EXERCISE TASK =
Extract exactly those lines that lie between the start of the material and the line with "return np.clip(1.5 - cover / reach, 0, 1)", including both boundary lines and no others.

◇ ◇ ◇

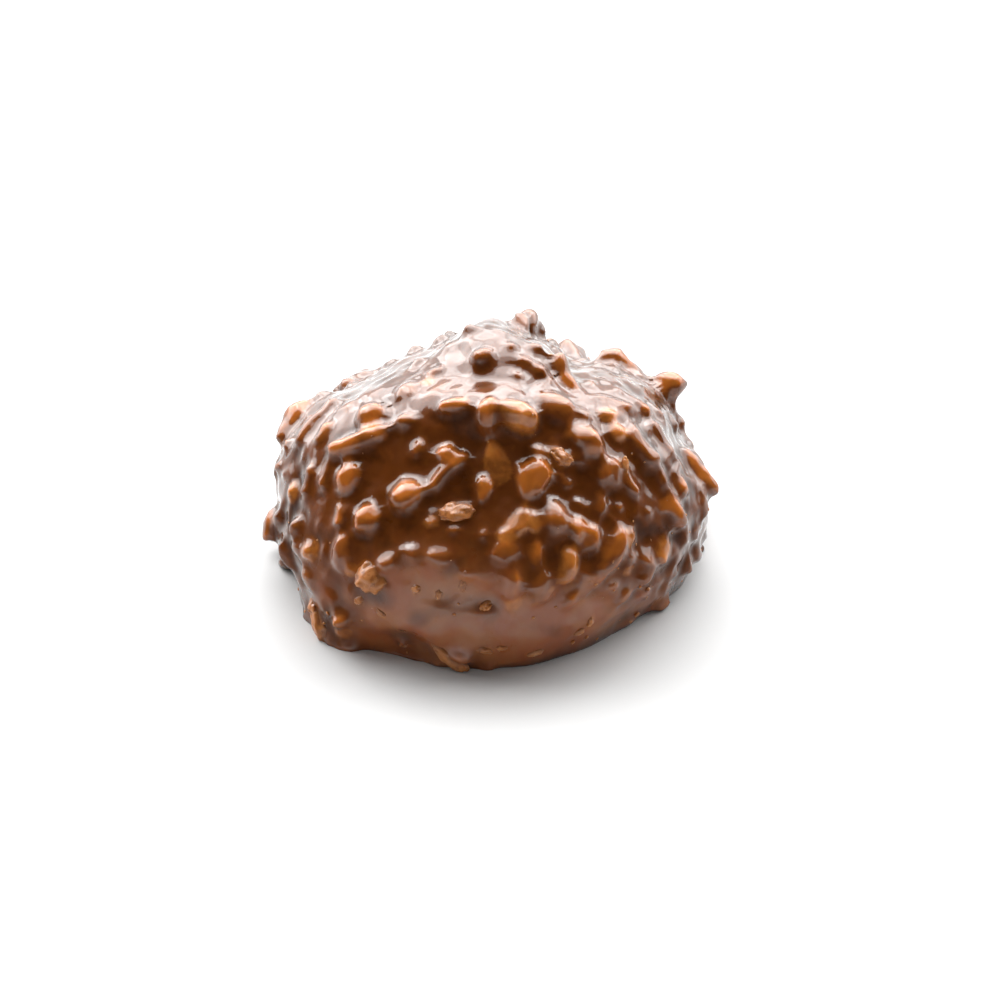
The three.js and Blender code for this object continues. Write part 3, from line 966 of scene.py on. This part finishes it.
def blurred(mesh, values, rounds):
    """Values at the vertices, each averaged with its neighbours a number of times."""
    ends = np.empty(len(mesh.edges) * 2, int)
    mesh.edges.foreach_get("vertices", ends)
    a, b = ends.reshape(-1, 2).T
    count = np.bincount(ends, minlength=len(values))[:, None]
    for _ in range(rounds):
        total = np.zeros_like(values)
        for axis in range(values.shape[1]):
            total[:, axis] = np.bincount(a, values[b, axis], len(values))
            total[:, axis] += np.bincount(b, values[a, axis], len(values))
        values = 0.5 * values + 0.5 * total / count
    return values


def store(mesh, name, values):
    layer = mesh.attributes.new(name, "FLOAT", "POINT")
    layer.data.foreach_set("value", values.astype(np.float32))


THIN_OVER = 0.28 * MM  # a nut shows through less chocolate than this
TAN_OVER = 0.16 * MM  # a bare piece tints chocolate that is thinner than this
FLAT_TONE = 0.26  # the tone of chocolate that lies flat on the core
RISE = 0.75 * MM  # height at which a piece's top stands over the core
EDGE = 0.16 * MM  # how far an edge stands out of what lies round it


def nearness(points, pieces, reach):
    """1 where a point lies close to the pieces, falling to 0 further off."""
    cover = np.array([pieces.find_nearest(point)[3] for point in points])
    return np.clip(1.5 - cover / reach, 0, 1)


def mark_coat(mesh, nuts, bare):
    """Marks the coat for its material.

    The tone is 0 in hollows, as painted shade, and rises to 1 on edges and where a nut lies close under it;
    it rises further on tops that face up and towards the front, as painted light. The rest is where the coat
    is glossy, where it is turned away from the front view and painted darker as shade, where it is thick and
    smooth and painted lighter and redder for the white floor's light, and where a bare piece shows through
    its edge.
    """
    points = vertex_array(mesh)
    thin = nearness(points, nuts, THIN_OVER)
    height = outside(points) - swelling(points)
    around = blurred(mesh, height[:, None], 30)[:, 0]
    edge = np.clip((height - around) / EDGE, -0.35, 1)
    rise = np.clip(height / RISE, -0.6, 1)
    patchy = np.array([noise.noise(Vector(point) * 650) for point in points])
    normals = normal_array(mesh)
    level = normals[:, 2]
    # Painted light as well as a nut showing through: the orange is weighted towards faces that point up.
    through = thin * rising(rise, 0.15, 0.65) * np.clip(0.28 + 2.3 * patchy + 0.6 * edge, 0, 1)
    through *= np.clip(0.45 + 0.9 * level, 0.2, 1)
    facing = blurred(mesh, normals, 40) @ np.array(TO_EYE)
    # Painted light: tops that face up and towards the front are lightened.
    lit = rising(level, 0.35, 0.75) * np.clip(3 * facing - 0.9, 0, 1)
    # Painted shade: low rise and concave edges darken hollows and creases.
    tone_and_shading = FLAT_TONE + 0.2 * rise + 0.2 * edge + 0.5 * through + 0.2 * lit
    tone_and_shading = blurred(mesh, tone_and_shading[:, None], 4)[:, 0]
    store(mesh, "tone_and_shading", np.clip(tone_and_shading, 0, 1))
    skirt = within(SKIRT, points)
    turned = rising(-normals @ np.array(TO_EYE), -0.62, -0.32)
    gloss = rising(tone_and_shading, 0.33, 0.53) + rising(level, 0.5, 0.8) + skirt + turned
    store(mesh, "gloss", np.clip(gloss, 0, 1))
    # Painted shade: the sides turned away from the front view, marked to be painted darker.
    store(mesh, "far_side_shade", 0.85 * rising(-facing, -0.5, -0.1))
    # Painted light: the skirt, marked to be painted lighter and redder for the white floor's light.
    uneven = np.array([noise.noise(Vector(point) * 420) for point in points])
    store(mesh, "milk", np.clip(skirt * (1 + 1.2 * uneven) * (1.15 - through), 0, 1))
    store(mesh, "tan", nearness(points, bare, TAN_OVER) * np.clip(0.6 + 0.5 * edge, 0, 1))


def limit_faces(piece, most):
    """Thins the mesh out to a number of triangles, mostly where it is flat."""
    piece.data.calc_loop_triangles()
    share = most / len(piece.data.loop_triangles)
    if share < 1:
        modified(piece, "thin out", "DECIMATE", ratio=share)
        applied(piece)


def keep_in_box(mesh):
    """Moves what melting and ripples carried out of the solid's box back to it."""
    low, high = (np.array(corner) for corner in CAD_BOX)
    points = np.clip(vertex_array(mesh), low, high)
    mesh.vertices.foreach_set("co", points.ravel())


class HAYSTACK_OT_coat(bpy.types.Operator):
    """Make the milk chocolate coat over the core and its nut pieces"""

    bl_idname = "haystack.coat"
    bl_label = "Chocolate coat"

    def execute(self, context):
        settings = context.scene.haystack_coat
        shapes = Shapes(random.Random(11), 2)
        piece, nuts, bare = coat_base(settings, shapes)
        shapes.free()
        ripple(piece.data, settings.ripple)
        keep_in_box(piece.data)
        limit_faces(piece, settings.faces)
        mark_coat(piece.data, nuts, bare)
        finished(piece, chocolate_material(settings))
        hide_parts(CAD_NODE)
        return {"FINISHED"}


# ---------------------------------------------------------------- the pieces that show bare

FILM = 0.35 * MM  # chocolate climbs this far up a bare piece
CRUMB_FILM = 0.05 * MM
BARE_MARGIN = 0.08 * MM  # how much a bare piece is larger on each side than in the list
CRUMB_SIZES = (0.18 * MM, 0.6 * MM)
CLEAR_OF_FLOOR = 0.4 * MM
CRUMBLY = 12 * MM  # below this height the crumbs get larger towards the foot


def mark_film(mesh, coat, film):
    """1 where a piece is bare and 0 where it meets the coat."""
    bare = []
    for vert in mesh.vertices:
        place, normal, _, _ = coat.find_nearest(vert.co)
        bare.append((vert.co - place).dot(normal) / film)
    store(mesh, "bare", np.clip(np.array(bare), 0, 1))


def joined_piece(name, build, material, coat, film):
    """One mesh of the pieces that a function adds, filmed with chocolate at their feet."""
    bm = bmesh.new()
    build(bm)
    mesh = bpy.data.meshes.new(name)
    bm.to_mesh(mesh)
    bm.free()
    piece = new_object(name, mesh)
    keep_in_box(mesh)
    mark_film(mesh, coat, film)
    finished(piece, material)


def coat_tree():
    coat = bpy.data.objects["chocolate_coat"]
    return BVHTree.FromObject(coat, bpy.context.evaluated_depsgraph_get())


def bare_kind(name, kind, seed, material, lift):
    """The pieces of one shape that the front view shows bare."""
    shapes = Shapes(random.Random(seed), 4)

    def build(bm):
        add_seen(bm, shapes, kind, SEEN[kind, BARE], 1.0, BARE_MARGIN, lift)
        swell(bm)

    joined_piece(name, build, material, coat_tree(), FILM)
    shapes.free()


class HAYSTACK_OT_flakes(bpy.types.Operator):
    """Make the wafer flakes that stand bare out of the coat"""

    bl_idname = "haystack.flakes"
    bl_label = "Wafer flakes"

    def execute(self, context):
        wafer = nut_material("wafer", context.scene.haystack_pieces.wafer, 0.4, 900)
        bare_kind("wafer_flakes", "flake", 21, wafer, 0.14 * MM)
        return {"FINISHED"}


class HAYSTACK_OT_nuts(bpy.types.Operator):
    """Make the chopped nuts that stand bare out of the coat"""

    bl_idname = "haystack.nuts"
    bl_label = "Chopped nuts"

    def execute(self, context):
        nut = nut_material("roasted_nut", context.scene.haystack_pieces.nut, 0.4, 1100)
        bare_kind("chopped_nuts", "crumb", 22, nut, 0.04 * MM)
        return {"FINISHED"}


class HAYSTACK_OT_crumbs(bpy.types.Operator):
    """Make the crumbs scattered over the coat"""

    bl_idname = "haystack.crumbs"
    bl_label = "Crumbs"

    def execute(self, context):
        settings = context.scene.haystack_pieces
        shapes = Shapes(random.Random(23), 1)
        rng = random.Random(24)
        coat = coat_tree()

        def build(bm):
            for _ in range(settings.crumbs):
                towards = Vector((rng.uniform(-1, 1), rng.uniform(-1, 1), rng.uniform(-0.3, 1))).normalized()
                place, out, _, _ = coat.ray_cast(HEART + towards * 40 * MM, -towards)
                length = CRUMB_SIZES[0] + (CRUMB_SIZES[1] - CRUMB_SIZES[0]) * rng.random() ** 2.5
                if place is None or place.z < CLEAR_OF_FLOOR or rng.random() < 1.4 * out.z:
                    continue  # few lie where the coat faces up
                length *= 1.3 - 0.6 * min(1, place.z / CRUMBLY)
                size = (length, length * rng.uniform(0.5, 0.9), length * 0.6)
                level = Vector((-out.y, out.x, 0.001)).normalized()
                place += out * length * rng.uniform(-0.15, 0.1)
                shapes.add(bm, "crumb", size, place, out, level, rng.uniform(0, 180))

        joined_piece("crumbs", build, nut_material("crumb", settings.wafer, 0.45, 2000), coat, CRUMB_FILM)
        shapes.free()
        return {"FINISHED"}


# ---------------------------------------------------------------- the stage

class HAYSTACK_OT_stage(bpy.types.Operator):
    """Make the floor, the lights and the camera"""

    bl_idname = "haystack.stage"
    bl_label = "Studio"

    def execute(self, context):
        settings = context.scene.haystack_stage
        make_floor(settings)
        make_lights(settings)
        make_camera()
        return {"FINISHED"}


def make_floor(settings):
    bm = bmesh.new()
    bmesh.ops.create_grid(bm, x_segments=1, y_segments=1, size=settings.floor_side / 2)
    mesh = bpy.data.meshes.new("floor")
    bm.to_mesh(mesh)
    bm.free()
    floor = new_object("floor", mesh)
    material, _, shader = new_material("white_board")
    shader.inputs["Base Color"].default_value = (0.60, 0.60, 0.60, 1)
    shader.inputs["Roughness"].default_value = 0.9
    shader.inputs["Specular IOR Level"].default_value = 0.1
    mesh.materials.append(material)


def softbox(name, power, width, height, distance, azimuth, climb):
    """A rectangular light that faces the sweet. Azimuth 0 is the front and 180 the back."""
    light = bpy.data.lights.new(name, "AREA")
    light.shape = "RECTANGLE"
    light.size = width
    light.size_y = height
    light.energy = power
    lamp = bpy.data.objects.new(name, light)
    around, up = math.radians(azimuth), math.radians(climb)
    away = Vector((math.sin(around) * math.cos(up), -math.cos(around) * math.cos(up), math.sin(up)))
    lamp.location = AIM + away * distance
    lamp.rotation_mode = "QUATERNION"
    lamp.rotation_quaternion = away.to_track_quat("Z", "Y")
    lamp.visible_camera = False
    bpy.context.scene.collection.objects.link(lamp)
    return lamp


SWEEP = 2.2  # brightness of the white board ahead of the sweet


def make_lights(settings):
    """Softboxes behind, above and at the sides, and a room with a white board that only reflections see."""
    softbox("back_softbox", settings.softbox, 1.4, 1.6, 2.4, 180, 44)
    softbox("diffuser", settings.diffuser, 3.8, 3.0, 2.45, 180, 46)
    softbox("backdrop", settings.backdrop, 9.0, 2.4, 3.0, 180, 20)
    softbox("overhead", settings.overhead, 4.0, 1.8, 2.6, 180, 72).visible_diffuse = False
    softbox("left_softbox", settings.side_light * 1.5, 2.0, 2.2, 2.5, -126, 28)
    softbox("right_softbox", settings.side_light, 2.0, 2.2, 2.5, 126, 28)
    world = bpy.data.worlds.new("room")
    world.use_nodes = True
    tree = world.node_tree
    path = tree.nodes.new("ShaderNodeLightPath")
    climb = tree.nodes.new("ShaderNodeSeparateXYZ")
    tree.links.new(tree.nodes.new("ShaderNodeTexCoord").outputs["Generated"], climb.inputs["Vector"])
    board = ramp(tree, climb.outputs["Z"], [
        (0.0, grey(1.0)), (0.10, grey(0.5)), (0.25, grey(0.12)), (0.45, grey(0.02))])
    ahead = maths(tree, "MULTIPLY", climb.outputs["Y"], -1)
    ahead = ramp(tree, ahead, [(0.5, grey(0.1)), (0.9, grey(1.0))])
    board = maths(tree, "MULTIPLY", board, maths(tree, "MULTIPLY", ahead, SWEEP))
    room = mixed(tree, path.outputs["Is Glossy Ray"], (*grey(settings.fill), 1), board)
    room = mixed(tree, path.outputs["Is Camera Ray"], room, (1, 1, 1, 1))
    tree.links.new(room, tree.nodes["Background"].inputs["Color"])
    bpy.context.scene.world = world
    bpy.context.scene.view_settings.view_transform = "Standard"


def make_camera():
    camera = bpy.data.cameras.new("camera")
    camera.sensor_width = SENSOR
    camera.lens = SENSOR * EYE_DISTANCE / VIEW_WIDTH
    camera.clip_start = 0.01
    camera.clip_end = 20
    holder = bpy.data.objects.new("camera", camera)
    holder.location = EYE
    holder.rotation_mode = "QUATERNION"
    holder.rotation_quaternion = TO_EYE.to_track_quat("Z", "Y")
    bpy.context.scene.collection.objects.link(holder)
    bpy.context.scene.camera = holder


# ---------------------------------------------------------------- the add-on

class HAYSTACK_PT_panel(bpy.types.Panel):
    """Lists the haystack's settings and operators"""

    bl_idname = "HAYSTACK_PT_panel"
    bl_label = "Chocolate haystack"
    bl_space_type = "VIEW_3D"
    bl_region_type = "UI"
    bl_category = "Haystack"

    def draw(self, context):
        for name, operators in SECTIONS.items():
            settings = getattr(context.scene, name)
            for key in settings.__annotations__:
                self.layout.prop(settings, key)
            for operator in operators:
                self.layout.operator(operator.bl_idname)


SECTIONS = {
    "haystack_coat": (HAYSTACK_OT_coat,),
    "haystack_pieces": (HAYSTACK_OT_flakes, HAYSTACK_OT_nuts, HAYSTACK_OT_crumbs),
    "haystack_stage": (HAYSTACK_OT_stage,),
}
GROUPS = {
    "haystack_coat": HAYSTACK_PG_coat,
    "haystack_pieces": HAYSTACK_PG_pieces,
    "haystack_stage": HAYSTACK_PG_stage,
}
CLASSES = (
    *GROUPS.values(), HAYSTACK_OT_coat, HAYSTACK_OT_flakes, HAYSTACK_OT_nuts, HAYSTACK_OT_crumbs,
    HAYSTACK_OT_stage, HAYSTACK_PT_panel)


def register():
    for cls in CLASSES:
        bpy.utils.register_class(cls)
    for name, group in GROUPS.items():
        setattr(bpy.types.Scene, name, PointerProperty(type=group))


def unregister():
    for name in GROUPS:
        delattr(bpy.types.Scene, name)
    for cls in reversed(CLASSES):
        bpy.utils.unregister_class(cls)


def main():
    register()
    bpy.ops.haystack.coat()
    bpy.ops.haystack.flakes()
    bpy.ops.haystack.nuts()
    bpy.ops.haystack.crumbs()
    bpy.ops.haystack.stage()


if __name__ == "__main__":
    main()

◇ ◇ ◇

EXERCISE RESPONSE =
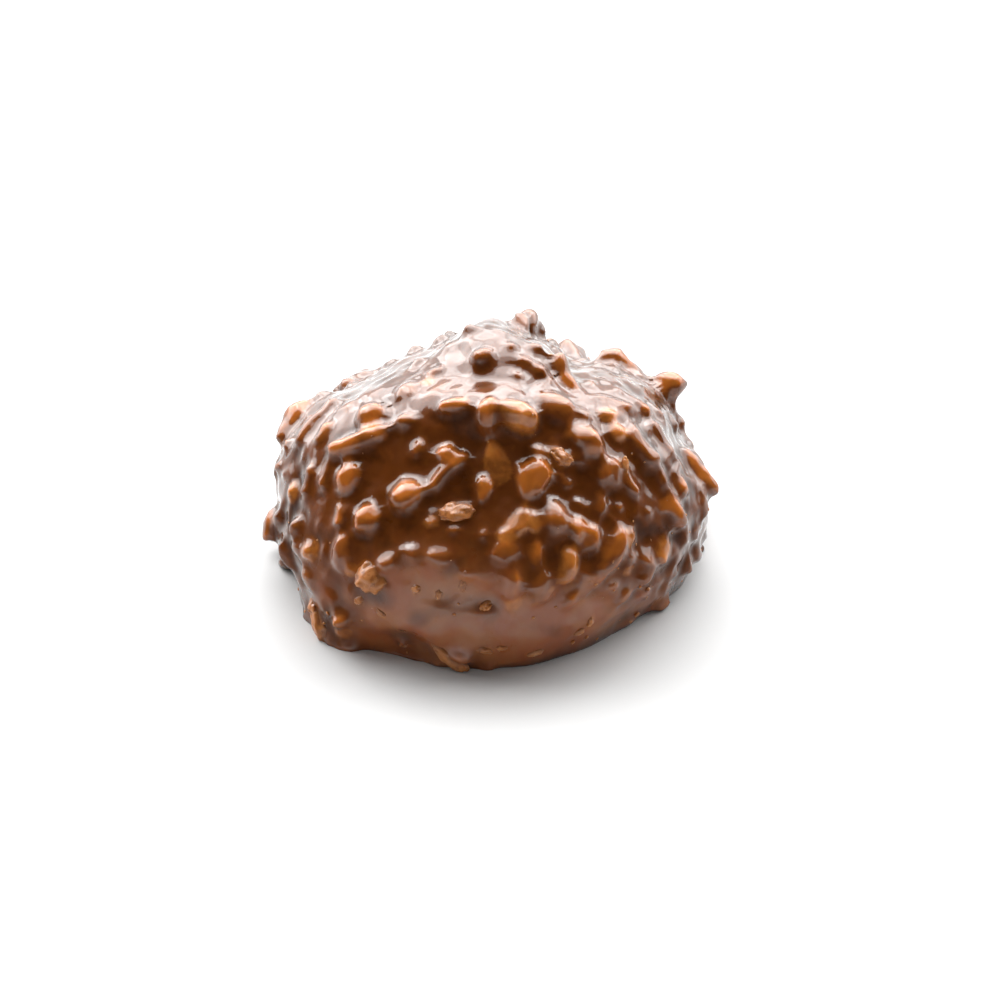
The three.js and Blender code for this object continues. Write part 3, from line 966 of scene.py on. This part finishes it.
def blurred(mesh, values, rounds):
    """Values at the vertices, each averaged with its neighbours a number of times."""
    ends = np.empty(len(mesh.edges) * 2, int)
    mesh.edges.foreach_get("vertices", ends)
    a, b = ends.reshape(-1, 2).T
    count = np.bincount(ends, minlength=len(values))[:, None]
    for _ in range(rounds):
        total = np.zeros_like(values)
        for axis in range(values.shape[1]):
            total[:, axis] = np.bincount(a, values[b, axis], len(values))
            total[:, axis] += np.bincount(b, values[a, axis], len(values))
        values = 0.5 * values + 0.5 * total / count
    return values


def store(mesh, name, values):
    layer = mesh.attributes.new(name, "FLOAT", "POINT")
    layer.data.foreach_set("value", values.astype(np.float32))


THIN_OVER = 0.28 * MM  # a nut shows through less chocolate than this
TAN_OVER = 0.16 * MM  # a bare piece tints chocolate that is thinner than this
FLAT_TONE = 0.26  # the tone of chocolate that lies flat on the core
RISE = 0.75 * MM  # height at which a piece's top stands over the core
EDGE = 0.16 * MM  # how far an edge stands out of what lies round it


def nearness(points, pieces, reach):
    """1 where a point lies close to the pieces, falling to 0 further off."""
    cover = np.array([pieces.find_nearest(point)[3] for point in points])
    return np.clip(1.5 - cover / reach, 0, 1)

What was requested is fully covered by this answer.